● Do this
Identify and copy all lines of the material where the string "that" is found.

* Start Dataset excerpt *

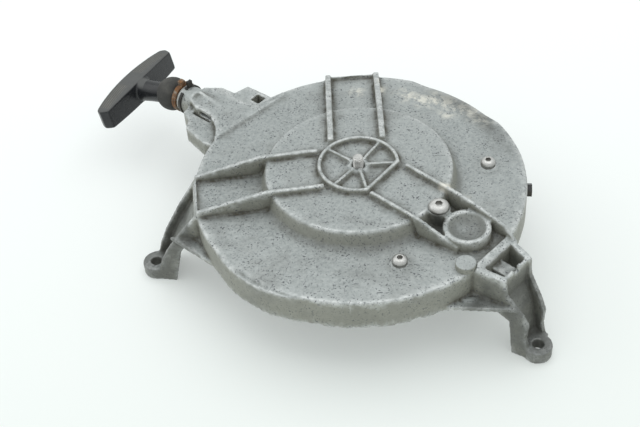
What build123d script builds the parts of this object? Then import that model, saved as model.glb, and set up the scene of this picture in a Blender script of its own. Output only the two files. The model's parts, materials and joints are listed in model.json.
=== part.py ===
from build123d import *
from math import acos, atan2, cos, degrees, hypot, radians, sin, sqrt
import os

# Rewind (recoil) starter of a small outboard engine. Millimetres, +Z up.
# Origin: on the crankshaft axis, in the plane that the three feet stand on.
os.makedirs("parts", exist_ok=True)

# ---- casting: deck, skirt and raised middle ----
deck_z = 70.0            # top face of the flat deck
deck_t = 4.0             # wall of the deck and of the plateau
rim_r = 125.0            # outer radius of the deck
skirt_h = 25.0           # depth of the rim's skirt
skirt_t = 5.5
plateau_r = 71.6         # mean radius of the raised middle
plateau_h = 13.0
plateau_draft = 2.0      # half of the slope's width in plan
plateau_top_fillet = 2.5
plateau_foot_fillet = 5.0
rim_fillet = 1.2
cavity_r = 65.0          # spring chamber under the plateau
relief_depth = 3.0       # flattened stretch of the rim
relief_from, relief_to, relief_end = 31.0, 58.0, 66.0
bulge_dir = -131.0       # thickened stretch of the rim
bulge_out = 3.0
bulge_offset = 40.0      # distance of its round's centre from the axis
sink = 2.0               # how far raised features start below the face they stand on

# ---- ribs and hub ----
rib_h = 4.0              # ribs over the plateau
rib_foot_h = 5.0         # ribs over the deck at the rim
rib_half_gap = 19.7      # from an arm's centre line to its rib
ring_r = 29.2
ring_w = 2.5
chord_from, chord_to = -82.0, -3.0       # where a straight rib cuts the hub ring short
spoke_dirs = (137, 52, -134, chord_to, chord_from)
spoke_w = 2.2
spoke_h = 2.6
boss_r = 7.9
boss_h = 1.4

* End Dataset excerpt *

● In response
What build123d script builds the parts of this object? Then import that model, saved as model.glb, and set up the scene of this picture in a Blender script of its own. Output only the two files. The model's parts, materials and joints are listed in model.json.
# Origin: on the crankshaft axis, in the plane that the three feet stand on.